The story of Welty’s I never forget is “A Worn Path,” perhaps because the image of old Phoenix Jackson walking through the woods is the purest story line I know. It has the rhythm and persistence of a beautiful, simple melody. The image is photographic. It begins:

“It was December--a bright frozen day in the early morning. Far out in the country there was an old Negro woman with her head tied in a red rag, coming along a path through the pinewoods. Her name was Phoenix Jackson. She was very old and small and she walked slowly in the dark pine shadows, moving a little from side to side in her steps, with the balanced heaviness and lightness of a pendulum in a grandfather clock. She carried a thin, small cane made from an umbrella, and with this she kept tapping the frozen earth in front of her. This made a grave and persistent noise in the still air, that seemed meditative like the chirping of a solitary little bird.”

How do you know that Phoenix Jackson is a strong woman? How do you know that she has achieved a clarity and sense of purpose the young can only wish for? How do you know she looks and smells like the very woods she walks in? How do you explain all this information that is passed on a flat page with no colors, no sounds, no context?

When you can write, there’s no need to gild the lily. Like Emily Dickinson in Amherst, Mass., Welty rarely strayed from Jackson, Miss. Like Dickinson, she never married. “It never came up,” she told an interviewer. Like Dickinson and Jane Austen, Welty saw the truth of the world in very small things.

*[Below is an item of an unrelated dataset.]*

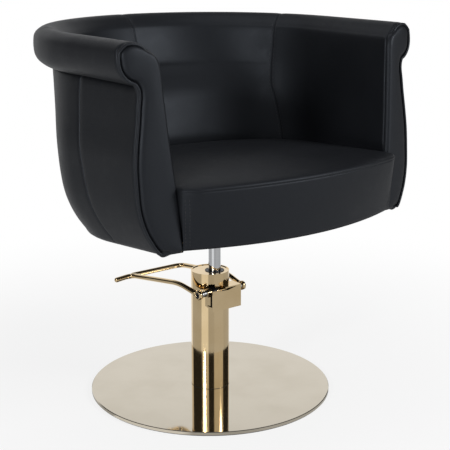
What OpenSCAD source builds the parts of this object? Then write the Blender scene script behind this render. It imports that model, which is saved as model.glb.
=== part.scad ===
// Hairdressing chair: a leather tub seat that swivels and lifts on an oil pump over a round foot.
// Millimetres, +Z up, the sitter faces -Y. The origin is the centre of the foot, on the floor.

/* [Foot] */
// Diameter of the round foot
disc_d = 550; // [440:10:650]
// Thickness of the foot's steel plate
disc_t = 8; // [6:1:12]
// Edge rounding of the foot's plate
disc_round = 1.2; // [0.4:0.2:2.4]
// Thickness of the rubber mat under the foot
floor_mat_t = 2; // [1:0.5:4]
// Distance of the rubber mat from the foot's edge
floor_mat_inset = 3; // [1:1:10]

/* [Column] */
// Outer diameter of the column
column_d = 87; // [84:1:100]
// Column diameter for which the pump's places and bores are given below
column_for = 87; // [84:1:100]
// Wall of the column's sleeve
sleeve_wall = 2.5; // [1.5:0.5:3]
// Length of the column's sleeve
sleeve_l = 201.4; // [190:0.1:240]
// Thickness of the gasket under the sleeve
gasket_t = 0.6; // [0.4:0.2:2]
// How far the gasket shows round the sleeve
gasket_out = 0.2; // [0.2:0.2:2]
// Thickness of the pump's bottom flange
flange_t = 16; // [14:1:20]
// Circle of the four foot bolts
bolt_circle = 56; // [50:1:60]
// Foot bolt diameter
foot_bolt_d = 8; // [6:1:10]
// Foot bolt head diameter
foot_bolt_head_d = 15; // [12:1:18]
// Depth of the foot bolt's thread in the flange
foot_bolt_grip = 9; // [7:1:11]

/* [Pump] */
// Height of the pump head above the sleeve
head_h = 73; // [68:1:85]
// Width of the rim round the head's top
head_rim_w = 2.5; // [1.5:0.5:4]
// Depth of the head's top inside its rim
head_rim_h = 1.5; // [0.5:0.5:2.5]
// Sideways place of the lifting rod from the column's middle
rod_right = 7; // [4:0.5:9]
// Front to back place of the lifting rod from the column's middle
rod_front = -8; // [-10:0.5:-5]
// Diameter of the lifting rod
rod_d = 28; // [24:1:30]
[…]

An old woman walking through the woods can be planted, a tiny seed, just like any flowering bush, and flame on in a reader’s memory until it bears fruit or flower. I don’t understand what Phoenix Jackson’s walk means, yet. I know I will someday. There is great mystery in the act of writing; a mysterious communication from one soul to another, a very specific message just for you, the reader. Eudora Welty knew it. Don’t ever doubt it.